Start of Data shown

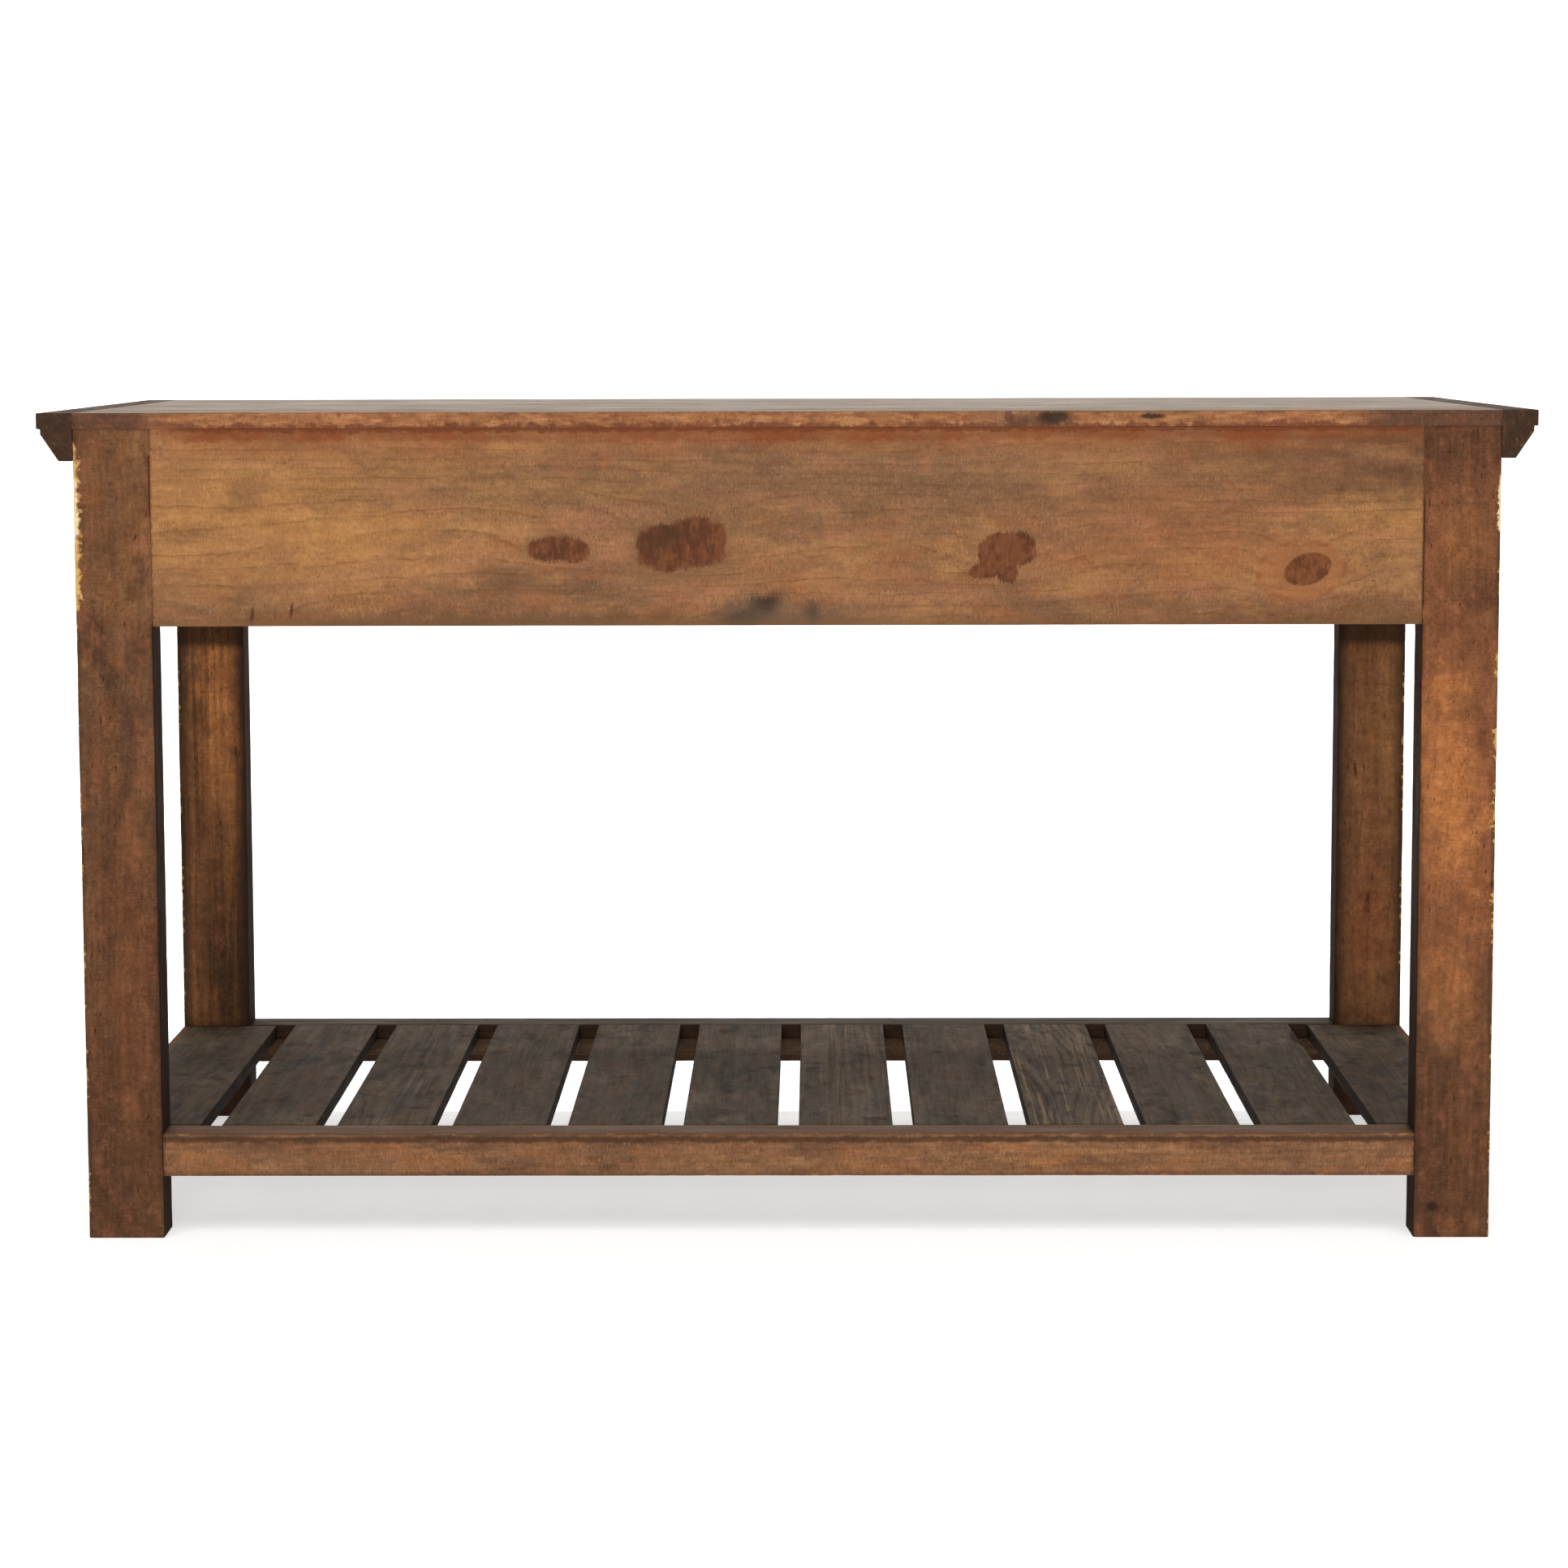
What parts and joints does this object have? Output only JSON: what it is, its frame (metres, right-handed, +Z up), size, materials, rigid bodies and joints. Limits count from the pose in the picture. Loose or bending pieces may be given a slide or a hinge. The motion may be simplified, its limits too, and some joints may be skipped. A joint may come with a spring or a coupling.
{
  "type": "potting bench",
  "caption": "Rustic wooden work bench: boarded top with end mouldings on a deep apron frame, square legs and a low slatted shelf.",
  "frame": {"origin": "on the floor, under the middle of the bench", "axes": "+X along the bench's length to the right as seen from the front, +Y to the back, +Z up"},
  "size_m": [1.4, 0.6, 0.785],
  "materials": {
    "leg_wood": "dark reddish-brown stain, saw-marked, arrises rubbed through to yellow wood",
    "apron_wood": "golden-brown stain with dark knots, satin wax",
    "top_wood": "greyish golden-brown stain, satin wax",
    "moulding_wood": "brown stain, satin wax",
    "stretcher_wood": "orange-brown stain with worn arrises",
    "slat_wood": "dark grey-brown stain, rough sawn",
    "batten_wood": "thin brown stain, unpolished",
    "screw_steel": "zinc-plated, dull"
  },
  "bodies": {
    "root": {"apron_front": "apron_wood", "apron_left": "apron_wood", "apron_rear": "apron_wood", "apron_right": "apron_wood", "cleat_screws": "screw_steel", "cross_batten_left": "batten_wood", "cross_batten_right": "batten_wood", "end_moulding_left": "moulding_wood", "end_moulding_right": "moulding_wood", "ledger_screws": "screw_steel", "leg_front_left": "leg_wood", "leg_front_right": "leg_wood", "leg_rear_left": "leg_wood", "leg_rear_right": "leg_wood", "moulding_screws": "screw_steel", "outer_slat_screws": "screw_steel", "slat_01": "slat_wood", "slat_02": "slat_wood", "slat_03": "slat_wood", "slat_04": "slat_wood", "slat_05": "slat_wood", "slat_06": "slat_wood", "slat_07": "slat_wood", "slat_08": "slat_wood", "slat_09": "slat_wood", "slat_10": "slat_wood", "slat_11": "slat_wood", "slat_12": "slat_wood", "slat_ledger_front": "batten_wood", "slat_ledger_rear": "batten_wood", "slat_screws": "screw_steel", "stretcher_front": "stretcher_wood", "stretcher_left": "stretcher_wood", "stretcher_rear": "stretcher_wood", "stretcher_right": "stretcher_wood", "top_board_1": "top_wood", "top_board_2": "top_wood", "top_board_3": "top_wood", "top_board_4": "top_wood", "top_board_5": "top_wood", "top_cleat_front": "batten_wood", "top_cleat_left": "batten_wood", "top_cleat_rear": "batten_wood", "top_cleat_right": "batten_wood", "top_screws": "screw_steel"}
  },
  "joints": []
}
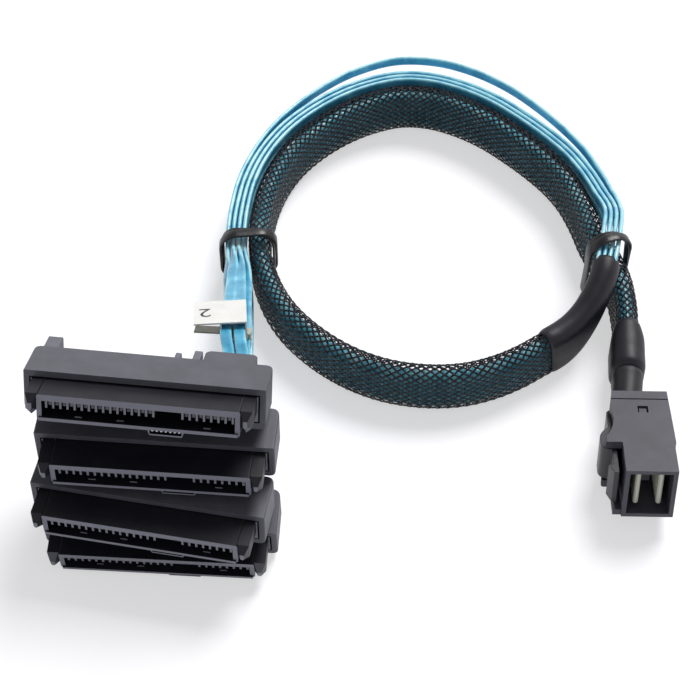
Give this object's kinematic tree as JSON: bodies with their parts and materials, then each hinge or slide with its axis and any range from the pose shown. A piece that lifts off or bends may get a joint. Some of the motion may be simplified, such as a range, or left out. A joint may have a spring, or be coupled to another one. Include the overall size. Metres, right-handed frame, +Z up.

End of Data shown

Task goal =>
Which lines contain "materials"? Copy each of them out.

Answer for this exercise =>
What parts and joints does this object have? Output only JSON: what it is, its frame (metres, right-handed, +Z up), size, materials, rigid bodies and joints. Limits count from the pose in the picture. Loose or bending pieces may be given a slide or a hinge. The motion may be simplified, its limits too, and some joints may be skipped. A joint may come with a spring or a coupling.
  "materials": {
Give this object's kinematic tree as JSON: bodies with their parts and materials, then each hinge or slide with its axis and any range from the pose shown. A piece that lifts off or bends may get a joint. Some of the motion may be simplified, such as a range, or left out. A joint may have a spring, or be coupled to another one. Include the overall size. Metres, right-handed frame, +Z up.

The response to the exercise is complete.